(Dataset excerpt)
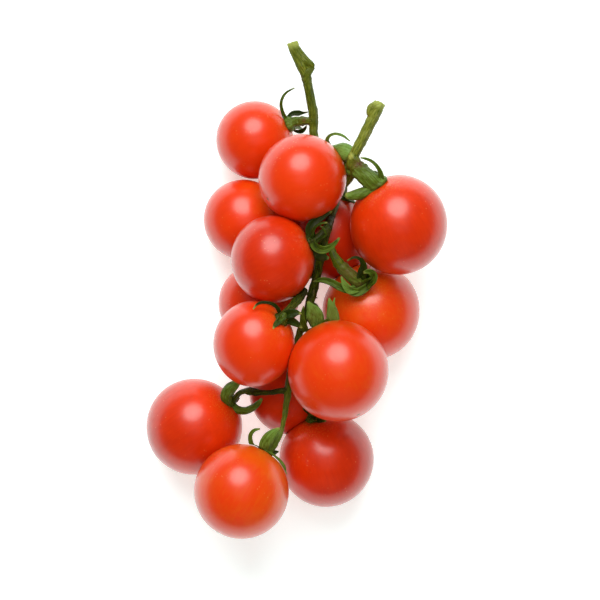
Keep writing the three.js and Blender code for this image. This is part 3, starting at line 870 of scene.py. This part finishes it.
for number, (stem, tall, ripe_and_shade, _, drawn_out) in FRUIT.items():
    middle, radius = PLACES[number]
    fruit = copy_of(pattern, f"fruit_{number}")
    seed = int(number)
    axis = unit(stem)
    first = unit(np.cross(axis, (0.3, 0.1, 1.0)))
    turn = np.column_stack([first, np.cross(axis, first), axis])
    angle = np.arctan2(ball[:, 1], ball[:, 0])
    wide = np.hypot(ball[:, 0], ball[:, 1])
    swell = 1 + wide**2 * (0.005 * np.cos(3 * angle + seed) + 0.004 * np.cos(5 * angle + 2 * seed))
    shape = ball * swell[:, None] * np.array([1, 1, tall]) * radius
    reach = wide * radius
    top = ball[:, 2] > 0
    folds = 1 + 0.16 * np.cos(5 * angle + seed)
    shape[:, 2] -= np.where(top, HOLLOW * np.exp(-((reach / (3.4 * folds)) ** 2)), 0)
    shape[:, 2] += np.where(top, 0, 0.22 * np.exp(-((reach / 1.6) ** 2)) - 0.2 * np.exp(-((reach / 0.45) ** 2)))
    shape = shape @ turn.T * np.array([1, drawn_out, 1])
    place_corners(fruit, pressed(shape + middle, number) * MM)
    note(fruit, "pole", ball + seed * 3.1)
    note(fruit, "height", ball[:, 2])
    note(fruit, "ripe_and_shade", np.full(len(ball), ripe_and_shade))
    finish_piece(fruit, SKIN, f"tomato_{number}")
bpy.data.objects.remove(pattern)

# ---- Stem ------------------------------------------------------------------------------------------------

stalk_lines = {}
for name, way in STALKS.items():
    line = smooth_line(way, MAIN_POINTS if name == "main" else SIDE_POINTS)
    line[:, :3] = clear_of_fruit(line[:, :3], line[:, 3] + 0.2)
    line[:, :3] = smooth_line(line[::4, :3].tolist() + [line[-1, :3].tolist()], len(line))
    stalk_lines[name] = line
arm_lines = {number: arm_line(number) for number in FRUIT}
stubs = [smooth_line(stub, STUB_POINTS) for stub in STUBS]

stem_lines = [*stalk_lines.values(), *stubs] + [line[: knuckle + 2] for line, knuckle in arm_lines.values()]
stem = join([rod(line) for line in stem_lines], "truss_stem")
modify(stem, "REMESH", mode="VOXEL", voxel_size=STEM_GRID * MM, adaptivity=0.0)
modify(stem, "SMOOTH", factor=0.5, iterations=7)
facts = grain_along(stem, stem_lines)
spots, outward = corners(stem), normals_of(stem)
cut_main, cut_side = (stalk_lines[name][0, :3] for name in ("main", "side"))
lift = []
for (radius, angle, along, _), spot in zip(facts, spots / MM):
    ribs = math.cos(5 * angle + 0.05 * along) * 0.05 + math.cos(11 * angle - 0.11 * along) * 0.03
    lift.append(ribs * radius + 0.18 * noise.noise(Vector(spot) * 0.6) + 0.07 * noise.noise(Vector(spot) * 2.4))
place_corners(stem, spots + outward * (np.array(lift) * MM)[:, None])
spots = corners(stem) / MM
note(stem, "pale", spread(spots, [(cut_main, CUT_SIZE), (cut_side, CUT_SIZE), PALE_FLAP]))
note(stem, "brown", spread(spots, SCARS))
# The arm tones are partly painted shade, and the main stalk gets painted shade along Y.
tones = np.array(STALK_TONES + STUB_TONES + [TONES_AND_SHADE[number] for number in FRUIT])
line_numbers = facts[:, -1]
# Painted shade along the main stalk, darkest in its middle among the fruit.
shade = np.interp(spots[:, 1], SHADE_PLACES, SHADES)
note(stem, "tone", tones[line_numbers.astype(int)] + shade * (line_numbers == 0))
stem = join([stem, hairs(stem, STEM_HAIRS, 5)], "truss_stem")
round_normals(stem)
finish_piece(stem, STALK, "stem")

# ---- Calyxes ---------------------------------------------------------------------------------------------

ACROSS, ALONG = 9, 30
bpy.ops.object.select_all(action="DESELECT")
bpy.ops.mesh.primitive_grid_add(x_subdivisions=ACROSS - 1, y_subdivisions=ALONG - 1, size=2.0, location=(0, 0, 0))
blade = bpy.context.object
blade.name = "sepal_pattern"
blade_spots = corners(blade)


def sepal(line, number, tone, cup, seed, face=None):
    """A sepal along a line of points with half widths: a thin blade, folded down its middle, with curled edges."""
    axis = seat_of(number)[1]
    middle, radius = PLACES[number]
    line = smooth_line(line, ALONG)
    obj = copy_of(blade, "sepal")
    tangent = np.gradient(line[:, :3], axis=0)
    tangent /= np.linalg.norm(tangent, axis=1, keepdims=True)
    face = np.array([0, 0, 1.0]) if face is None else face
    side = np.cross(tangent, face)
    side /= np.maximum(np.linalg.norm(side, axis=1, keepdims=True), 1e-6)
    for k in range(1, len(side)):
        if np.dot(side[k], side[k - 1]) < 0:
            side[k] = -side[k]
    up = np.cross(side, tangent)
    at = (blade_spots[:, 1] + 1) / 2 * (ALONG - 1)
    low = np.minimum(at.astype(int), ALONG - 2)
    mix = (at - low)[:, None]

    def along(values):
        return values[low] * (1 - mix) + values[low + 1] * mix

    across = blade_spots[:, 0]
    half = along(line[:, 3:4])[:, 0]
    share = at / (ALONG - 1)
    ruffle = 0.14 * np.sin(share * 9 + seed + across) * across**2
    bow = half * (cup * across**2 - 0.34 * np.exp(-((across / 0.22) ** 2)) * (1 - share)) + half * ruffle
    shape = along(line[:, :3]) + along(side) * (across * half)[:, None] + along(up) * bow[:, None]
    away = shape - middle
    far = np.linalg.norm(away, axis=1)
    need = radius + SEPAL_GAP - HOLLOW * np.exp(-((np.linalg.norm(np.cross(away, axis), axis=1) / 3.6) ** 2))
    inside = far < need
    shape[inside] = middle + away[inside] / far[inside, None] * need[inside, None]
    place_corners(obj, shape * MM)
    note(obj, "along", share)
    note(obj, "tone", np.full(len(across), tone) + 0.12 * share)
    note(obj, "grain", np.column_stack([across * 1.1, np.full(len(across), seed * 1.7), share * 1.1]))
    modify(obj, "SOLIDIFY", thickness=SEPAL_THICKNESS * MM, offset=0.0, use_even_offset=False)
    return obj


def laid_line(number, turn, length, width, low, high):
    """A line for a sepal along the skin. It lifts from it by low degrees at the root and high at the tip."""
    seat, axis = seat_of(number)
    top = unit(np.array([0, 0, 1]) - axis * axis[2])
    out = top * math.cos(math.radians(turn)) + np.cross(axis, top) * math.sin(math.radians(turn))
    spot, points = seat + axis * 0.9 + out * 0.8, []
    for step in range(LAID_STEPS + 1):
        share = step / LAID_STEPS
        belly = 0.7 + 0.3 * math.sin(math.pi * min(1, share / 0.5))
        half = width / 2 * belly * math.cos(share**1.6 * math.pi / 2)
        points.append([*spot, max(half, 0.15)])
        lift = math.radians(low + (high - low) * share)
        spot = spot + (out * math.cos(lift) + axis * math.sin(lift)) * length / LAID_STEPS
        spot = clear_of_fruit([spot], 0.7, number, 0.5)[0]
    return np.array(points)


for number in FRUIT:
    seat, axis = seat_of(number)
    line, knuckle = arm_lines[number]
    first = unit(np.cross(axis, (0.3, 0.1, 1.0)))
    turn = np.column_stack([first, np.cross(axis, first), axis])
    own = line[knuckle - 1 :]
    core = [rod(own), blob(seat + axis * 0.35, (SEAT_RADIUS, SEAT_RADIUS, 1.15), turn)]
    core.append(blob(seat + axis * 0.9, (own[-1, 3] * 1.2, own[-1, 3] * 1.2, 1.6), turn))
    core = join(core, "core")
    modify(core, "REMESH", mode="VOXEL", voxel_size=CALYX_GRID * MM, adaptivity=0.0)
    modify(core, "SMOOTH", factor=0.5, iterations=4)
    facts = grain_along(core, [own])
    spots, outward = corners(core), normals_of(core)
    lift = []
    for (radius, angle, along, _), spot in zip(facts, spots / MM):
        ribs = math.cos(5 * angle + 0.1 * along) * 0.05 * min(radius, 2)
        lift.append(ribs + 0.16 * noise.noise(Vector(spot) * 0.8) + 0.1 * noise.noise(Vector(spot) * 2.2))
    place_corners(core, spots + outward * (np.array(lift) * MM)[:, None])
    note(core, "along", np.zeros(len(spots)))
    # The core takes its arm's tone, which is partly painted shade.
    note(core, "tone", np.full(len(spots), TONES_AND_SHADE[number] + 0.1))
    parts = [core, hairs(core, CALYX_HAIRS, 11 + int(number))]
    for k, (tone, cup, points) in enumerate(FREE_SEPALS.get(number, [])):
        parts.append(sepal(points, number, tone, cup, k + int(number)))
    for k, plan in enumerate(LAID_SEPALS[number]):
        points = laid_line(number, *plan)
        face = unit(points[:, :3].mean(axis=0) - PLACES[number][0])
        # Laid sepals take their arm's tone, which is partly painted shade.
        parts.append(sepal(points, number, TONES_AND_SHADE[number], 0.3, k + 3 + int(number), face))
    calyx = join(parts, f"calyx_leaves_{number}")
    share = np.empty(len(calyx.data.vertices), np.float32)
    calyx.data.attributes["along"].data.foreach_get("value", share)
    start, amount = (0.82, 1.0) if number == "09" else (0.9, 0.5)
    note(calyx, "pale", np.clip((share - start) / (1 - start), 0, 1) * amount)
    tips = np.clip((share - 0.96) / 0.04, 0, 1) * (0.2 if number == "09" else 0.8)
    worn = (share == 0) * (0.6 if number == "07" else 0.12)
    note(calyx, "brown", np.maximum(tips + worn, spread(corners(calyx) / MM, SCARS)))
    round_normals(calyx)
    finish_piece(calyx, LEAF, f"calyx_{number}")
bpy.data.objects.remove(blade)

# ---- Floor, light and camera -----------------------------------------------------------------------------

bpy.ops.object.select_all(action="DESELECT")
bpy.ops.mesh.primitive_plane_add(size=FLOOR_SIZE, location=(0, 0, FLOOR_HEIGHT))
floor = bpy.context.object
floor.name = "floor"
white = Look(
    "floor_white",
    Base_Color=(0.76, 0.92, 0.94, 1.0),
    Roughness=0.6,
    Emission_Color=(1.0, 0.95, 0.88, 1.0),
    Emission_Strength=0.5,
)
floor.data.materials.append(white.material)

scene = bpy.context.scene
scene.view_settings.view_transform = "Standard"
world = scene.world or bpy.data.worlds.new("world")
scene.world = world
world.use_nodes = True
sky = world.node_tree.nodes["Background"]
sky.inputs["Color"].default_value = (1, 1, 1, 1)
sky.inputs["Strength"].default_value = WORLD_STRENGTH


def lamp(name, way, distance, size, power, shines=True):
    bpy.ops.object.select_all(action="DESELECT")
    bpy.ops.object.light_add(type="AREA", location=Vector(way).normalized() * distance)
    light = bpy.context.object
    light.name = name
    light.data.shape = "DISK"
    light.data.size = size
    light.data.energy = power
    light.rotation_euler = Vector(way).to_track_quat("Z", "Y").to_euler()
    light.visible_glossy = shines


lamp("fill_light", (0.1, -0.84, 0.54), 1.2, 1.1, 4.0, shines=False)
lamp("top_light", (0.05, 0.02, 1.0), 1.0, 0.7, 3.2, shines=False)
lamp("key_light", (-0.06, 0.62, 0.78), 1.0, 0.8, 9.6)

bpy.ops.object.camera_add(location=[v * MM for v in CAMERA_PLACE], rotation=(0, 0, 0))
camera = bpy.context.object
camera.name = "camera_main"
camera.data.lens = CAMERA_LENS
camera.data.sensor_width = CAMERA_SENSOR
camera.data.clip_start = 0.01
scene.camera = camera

---

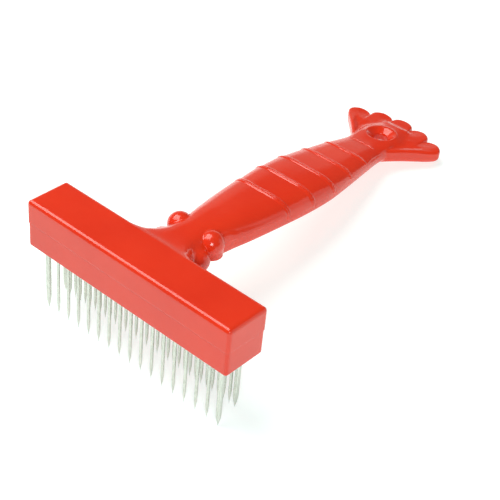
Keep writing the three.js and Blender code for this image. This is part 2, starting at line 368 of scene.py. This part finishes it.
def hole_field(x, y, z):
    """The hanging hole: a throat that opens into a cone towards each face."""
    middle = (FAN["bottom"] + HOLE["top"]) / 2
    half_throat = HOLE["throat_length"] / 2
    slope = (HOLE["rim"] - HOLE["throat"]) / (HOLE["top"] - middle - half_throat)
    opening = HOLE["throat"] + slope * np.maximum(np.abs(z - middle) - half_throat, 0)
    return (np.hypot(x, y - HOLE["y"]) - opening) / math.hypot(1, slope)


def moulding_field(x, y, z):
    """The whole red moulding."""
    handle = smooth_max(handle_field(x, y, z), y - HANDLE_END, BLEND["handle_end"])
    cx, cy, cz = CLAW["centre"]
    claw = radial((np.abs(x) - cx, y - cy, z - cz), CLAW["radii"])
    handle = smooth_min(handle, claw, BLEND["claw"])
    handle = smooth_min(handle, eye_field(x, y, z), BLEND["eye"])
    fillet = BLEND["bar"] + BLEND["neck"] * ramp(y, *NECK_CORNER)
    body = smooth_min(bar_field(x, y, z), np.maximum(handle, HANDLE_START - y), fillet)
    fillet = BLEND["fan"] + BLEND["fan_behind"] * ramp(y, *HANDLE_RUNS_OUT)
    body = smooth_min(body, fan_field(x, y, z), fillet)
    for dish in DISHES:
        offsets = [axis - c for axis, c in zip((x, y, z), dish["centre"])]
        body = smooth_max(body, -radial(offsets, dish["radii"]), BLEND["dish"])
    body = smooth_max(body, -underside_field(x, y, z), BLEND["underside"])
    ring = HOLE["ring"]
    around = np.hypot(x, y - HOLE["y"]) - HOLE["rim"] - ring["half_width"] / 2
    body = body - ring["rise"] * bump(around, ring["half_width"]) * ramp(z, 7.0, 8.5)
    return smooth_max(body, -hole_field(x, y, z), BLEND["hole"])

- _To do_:
Above are some lines. Repeat exactly, and only, those from the line that has "368 of scene.py. This part finishes it." through the line that has "return (np.hypot(x, y".

- _Solution to the exercise_:
Keep writing the three.js and Blender code for this image. This is part 2, starting at line 368 of scene.py. This part finishes it.
def hole_field(x, y, z):
    """The hanging hole: a throat that opens into a cone towards each face."""
    middle = (FAN["bottom"] + HOLE["top"]) / 2
    half_throat = HOLE["throat_length"] / 2
    slope = (HOLE["rim"] - HOLE["throat"]) / (HOLE["top"] - middle - half_throat)
    opening = HOLE["throat"] + slope * np.maximum(np.abs(z - middle) - half_throat, 0)
    return (np.hypot(x, y - HOLE["y"]) - opening) / math.hypot(1, slope)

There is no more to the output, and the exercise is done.